**THE TASK**
Extract the complete listing and repeat it word for word.

**DATA PROVIDED**
━━━━
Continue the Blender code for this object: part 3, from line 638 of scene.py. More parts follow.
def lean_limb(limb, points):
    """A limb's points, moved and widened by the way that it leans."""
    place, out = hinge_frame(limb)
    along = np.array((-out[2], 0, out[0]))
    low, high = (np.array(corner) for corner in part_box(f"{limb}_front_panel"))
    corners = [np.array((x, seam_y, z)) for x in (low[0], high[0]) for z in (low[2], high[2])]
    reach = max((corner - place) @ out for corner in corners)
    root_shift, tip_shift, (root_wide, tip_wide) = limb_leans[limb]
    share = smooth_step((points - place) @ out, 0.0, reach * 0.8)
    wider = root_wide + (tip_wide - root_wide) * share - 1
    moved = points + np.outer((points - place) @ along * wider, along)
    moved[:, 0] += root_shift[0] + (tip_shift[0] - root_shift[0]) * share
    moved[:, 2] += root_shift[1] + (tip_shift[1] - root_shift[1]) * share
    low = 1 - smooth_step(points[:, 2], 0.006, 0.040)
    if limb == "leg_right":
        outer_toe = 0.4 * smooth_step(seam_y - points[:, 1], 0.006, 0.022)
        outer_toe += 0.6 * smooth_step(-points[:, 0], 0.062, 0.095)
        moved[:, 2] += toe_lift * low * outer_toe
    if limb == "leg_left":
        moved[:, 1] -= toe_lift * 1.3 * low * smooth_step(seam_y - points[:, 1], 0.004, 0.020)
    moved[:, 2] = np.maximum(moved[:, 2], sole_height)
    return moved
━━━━
**RESPONSE**
Continue the Blender code for this object: part 3, from line 638 of scene.py. More parts follow.
def lean_limb(limb, points):
    """A limb's points, moved and widened by the way that it leans."""
    place, out = hinge_frame(limb)
    along = np.array((-out[2], 0, out[0]))
    low, high = (np.array(corner) for corner in part_box(f"{limb}_front_panel"))
    corners = [np.array((x, seam_y, z)) for x in (low[0], high[0]) for z in (low[2], high[2])]
    reach = max((corner - place) @ out for corner in corners)
    root_shift, tip_shift, (root_wide, tip_wide) = limb_leans[limb]
    share = smooth_step((points - place) @ out, 0.0, reach * 0.8)
    wider = root_wide + (tip_wide - root_wide) * share - 1
    moved = points + np.outer((points - place) @ along * wider, along)
    moved[:, 0] += root_shift[0] + (tip_shift[0] - root_shift[0]) * share
    moved[:, 2] += root_shift[1] + (tip_shift[1] - root_shift[1]) * share
    low = 1 - smooth_step(points[:, 2], 0.006, 0.040)
    if limb == "leg_right":
        outer_toe = 0.4 * smooth_step(seam_y - points[:, 1], 0.006, 0.022)
        outer_toe += 0.6 * smooth_step(-points[:, 0], 0.062, 0.095)
        moved[:, 2] += toe_lift * low * outer_toe
    if limb == "leg_left":
        moved[:, 1] -= toe_lift * 1.3 * low * smooth_step(seam_y - points[:, 1], 0.004, 0.020)
    moved[:, 2] = np.maximum(moved[:, 2], sole_height)
    return moved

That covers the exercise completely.